Si en el pensamiento radica nuestra nobleza, ¿porqué insistimos en actuar como seres irracionales? ¿Porqué hacemos guerras, planeamos atentados, quemamos policías, traficamos con órganos, prostituimos a inocentes, alimentamos vicios, secuestramos y matamos mujeres, defraudamos la confianza de los pueblos o abusamos de nuestro poder? ¿Porqué no somos buenos o porqué no nos movemos racionalmente hacia el bien? ¿De qué nos sirve estudiar, aprender, trabajar o mandar, si no somos capaces de desterrar el pecado y la maldad, ni logramos que aquellos que viven y crecen bajo nuestra influencia sean mejores? Como las mil maldiciones que no pueden romper una camisa, tampoco tantas preguntas resuelven nada y, por el contrario, “agüitan” el inicio de un año que todos queremos próspero.
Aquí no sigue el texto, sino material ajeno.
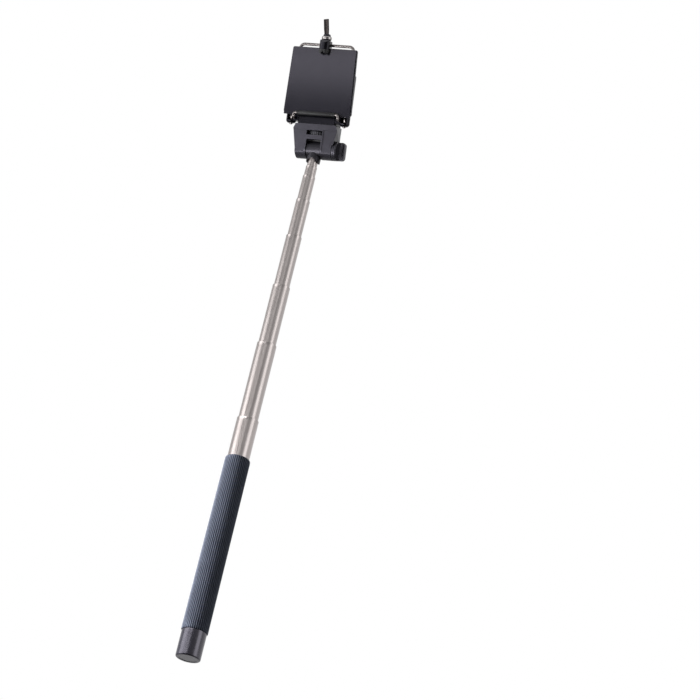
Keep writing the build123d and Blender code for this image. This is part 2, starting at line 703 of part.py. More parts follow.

Pero es necesario hacerlas, porque si no nos inquieta lo que pasa a nuestro alrededor, si nos conformamos con lo que somos y hacemos, el callo cada vez más grueso que nos mantiene indiferentes ante la desgracia y la inmoralidad, conformes ante la torpeza y la mentira, terminará por insensibilizar la parte humana que aún nos queda, y entonces sí, como las víctimas del tsunami, lo habremos perdido todo. A 350 días del próximo año, todavía estamos a tiempo: ocupémonos en ser mejores, sin preocuparnos tanto por las ventas nocturnas, la asignación del presupuesto o la sucesión presidencial.